In the town, the population was spread out, with 27.6% under the age of 18, 8.7% from 18 to 24, 27.1% from 25 to 44, 23.2% from 45 to 64, and 13.4% who were 65 years of age or older. The median age was 37 years. For every 100 females, there were 84.5 males. For every 100 females age 18 and over, there were 80.3 males.
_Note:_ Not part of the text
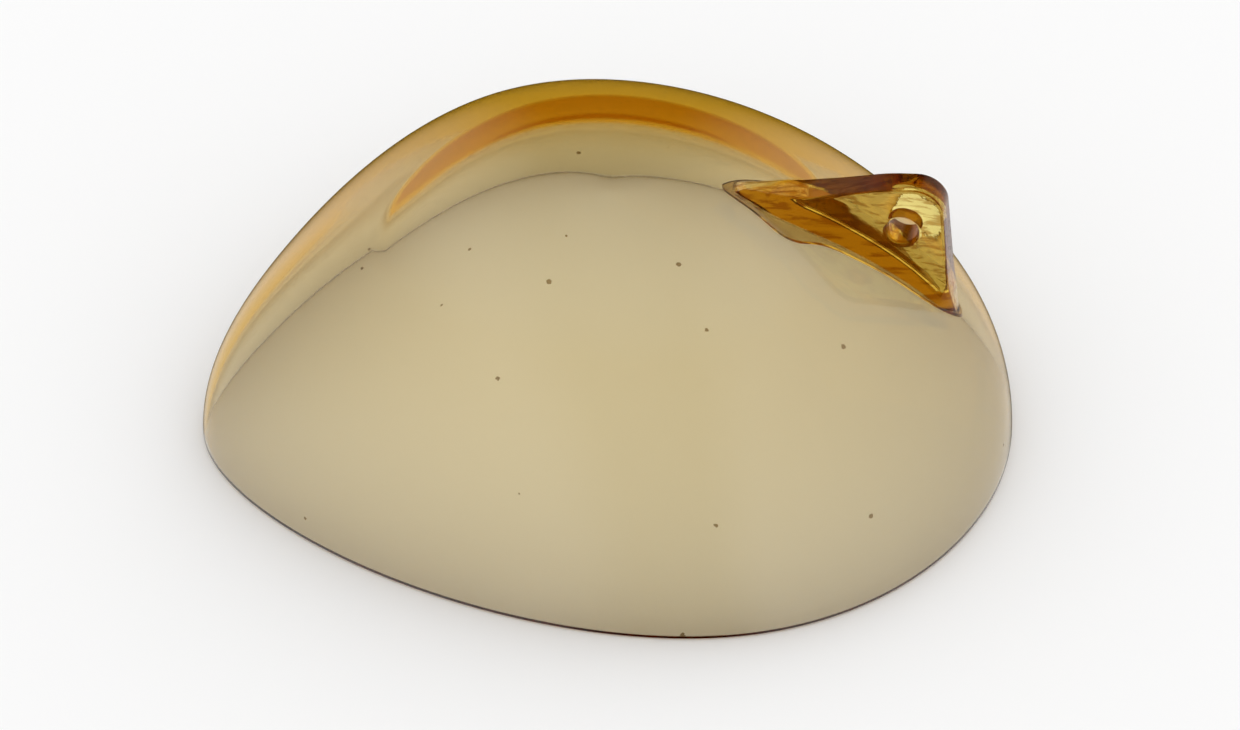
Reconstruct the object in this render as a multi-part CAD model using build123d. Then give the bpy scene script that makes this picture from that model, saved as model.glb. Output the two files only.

The median income for a household in the town was $30,658, and the median income for a family was $35,769. Males had a median income of $24,219 versus $20,938 for females. The per capita income for the town was $12,643. About 6.4% of families and 8.1% of the population were below the poverty line, including 6.8% of those under age 18 and 15.5% of those age 65 or over.

==Culture==

The culture of the town is widely influenced by traditions of the Southern United States. Festivals and carnivals are an annual event in which people from all over the region come to take part in the events.

Glencoe, located within the Bible Belt, is predominantly Evangelical Protestant with a majority of the townspeople either following teachings that correlate to the United Methodist, Southern Baptist, or Nondenominational churches. Despite the differences, all congregations within the town part-take in the Ministerial Alliance, to which churches come together often to focus on the theological similarities.

Glencoe was the setting for an independent film Left of Center, based on the book by Brandi Hodges.

==Education==

Glencoe is located approximately 16.7 miles from Oklahoma State University to which many residents hold as an alma mater or employer.

Glencoe is home to a Class A school system. Glencoe High School has been given an 'A' value on the annual state report cards which are assigned by the Oklahoma Department of Education.

==Sports==

Glencoe has strong ties to basketball, baseball and softball. Glencoe is known statewide for its local basketball program, which won the state champion title in years pasts, as well as three consecutive times in the years 2013, 2014, and 2015. Glencoe was also state champions in basketball in 2006 and in 2022.